Odin would be most displeased.


----------



## Xiammes (Nov 11, 2013)

How many people played it? A lot of games have high piracy rates, like Minecraft, but they can do well.


----------



## Death-kun (Nov 11, 2013)

Is this including all of the people who backed it on Kickstarter, or the people who bought it once it was released?

The latter makes more sense; most of the people who wanted the game probably backed it on Kickstarter.


----------



## Hunted by sister (Nov 11, 2013)

That's very few seeders.

//HbS


----------



## Deathbringerpt (Nov 11, 2013)

I like how when people asked for a proper source for those numbers and then they shut the fuck up.

I mean, it's a good game but don't throw numbers randomly. The game was on top 10 best sellers on steam a couple of times now.



Hunted by sister said:


> That's very few seeders.
> 
> //HbS




That's an irrelevant amount of seeders.


----------



## Hunted by sister (Nov 11, 2013)

Number of seeders is relevant. You could make pretty reliable piracy rate calculations off that number, if we specify timeframe since release and take Internet psychology into account. 

//HbS


----------



## Sanger Zonvolt (Nov 11, 2013)

Well the fans did already pay for it. 

If I'm being 100% honest about it, I think all game projects funded by kickstarter should be given out for free.


----------



## Naruto (Nov 11, 2013)

Hunted by sister said:


> Number of seeders is relevant. You could make pretty reliable piracy rate calculations off that number, if we specify timeframe since release and take Internet psychology into account.
> 
> //HbS



I think what he meant is that based on how relatively low the seeder count is, piracy couldn't have been all that rampant unless their sales were just pathetic.


----------



## αshɘs (Nov 11, 2013)

why bring this up after a month?



dev commented in the thread


----------



## dream (Nov 11, 2013)

αshɘs said:


> why bring this up after a month?
> 
> 
> 
> dev commented in the thread



I'm starting to like that developer after reading those responses.


----------



## Canute87 (Nov 11, 2013)

Goes to show you no matter how good a game is people will still try to get it for free without thinking about the developers.


----------



## Velocity (Nov 11, 2013)

Sanger Zonvolt said:


> If I'm being 100% honest about it, I think all game projects funded by kickstarter should be given out for free.



Why?  **


----------



## Platinum (Nov 11, 2013)

Sanger Zonvolt said:


> If I'm being 100% honest about it, I think all game projects funded by kickstarter should be given out for free.



That's just inane.

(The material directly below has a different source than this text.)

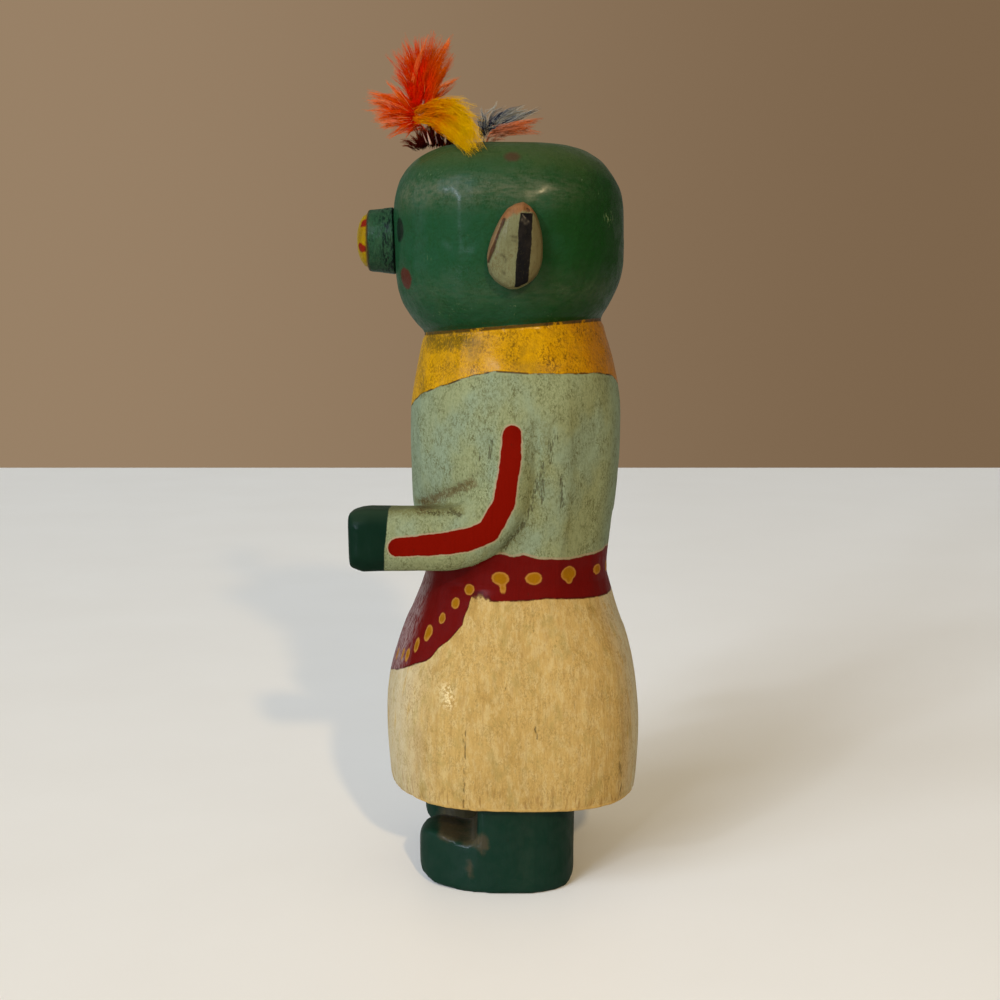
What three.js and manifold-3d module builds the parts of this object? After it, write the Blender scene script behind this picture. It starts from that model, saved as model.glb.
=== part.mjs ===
// A small kachina doll, carved from one piece of light root wood and painted, 176 mm tall to the crown.
// The head, body, both arms, the kilt and both feet are one carving. The round snout and the two ears
// are pegs and slips of wood glued on, and six dyed feathers stand in the crown.
// Millimetres, +Z up. The doll stands on z = 0 and looks along -Y, and its left side is +X.

import * as THREE from 'three';
import { mergeVertices } from 'three/addons/utils/BufferGeometryUtils.js';
import Module from 'manifold-3d';

const manifold = await Module();
manifold.setup();

// ---------- Driving dimensions ----------

const GLUE_GAP = 0.3; // clear space between a glued piece and what it sits on
const RING_POINTS = 48; // points round a section of the head or body
const OUTLINE_SAMPLES = 12; // samples from one point of an outline to the next
const MERGE_DISTANCE = 1e-3; // points nearer than this are one point

// Head: a block with rounded edges, a little lower in front than behind.
const CROWN_Z = 176.3;
const CROWN_DOME = 0.35; // the crown is almost flat
const HEAD_FRONT_Y = -25.4;
const HEAD_BACK_Y = 29.6;
const HEAD_HALF_WIDTH = 29;
const HEAD_BASE_Z = 133.6; // at y = 0
const HEAD_BASE_SLOPE = 0.08; // rise of the head's lower edge towards the back
const HEAD_SQUARENESS = 2.7;
const CROWN_EDGE = { front: 14.6, back: 15.6, side: 15 }; // radii of the rounded upper edge
const JAW_EDGE = { front: 8, back: 6.5, side: 6.5, height: 14 }; // whittled lower edge
const JAW_POWER = 1.5; // 1 is a flat chamfer, 2 is a round one
const FACE_LEAN = 0.03; // the face leans back a little towards the chin
const FACE_LEAN_SHARE = 0.7; // from this share of the head's height down
const HEAD_STEPS = { jaw: 6, wall: 3, crown: 9 }; // rings up the head
const JAW_CROWDING = 1.6; // the jaw's rings stand closer together near the base

// Body: one column from the kilt's hem to inside the head. Each outline is z, distance pairs from below up.
const HEM_Z = 22;
const HEM_BREAK = 0.45; // the hem's edge is broken by this much
const NECK_TOP_Z = 141;
const BODY_SQUARENESS = 2.35;
const KILT_BACK_SQUARENESS = 3.1; // the kilt's two back corners are squarer
const KILT_SQUARE_FADE_Z = [56, 72]; // and end below the waist
const BODY_FACET = 0.963; // flats whittled on the torso's corners, as a share of the corner's distance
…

Developers aren't just people making games out of the kindness of their hearts you know. They need a profit just like anyone else. Why the hell should people that in no way funded the game get it for free because a few hundred people had faith in it?


----------



## Sanger Zonvolt (Nov 11, 2013)

The kickstarter money is used to pay the salaries of the developers, they don't need to make a large profit off it because they didn't make an investment, it's funded by the backers.


----------



## Buskuv (Nov 11, 2013)

Not all of the time.

Not every Kickstarter is a million dollar success story, and not every game requires that much money to make, so just because Mighty No. 9 got a couple million, or Double Fine got 3 million to make their flash game doesn't mean that everyone will, or they should suffer for it.

And, it is free--to people who back it.  It's nice to think that people would just pay for it because they should, but it's pretty obvious that a large percentage of people would just like taking it for free, and rather not donate in the first place.


----------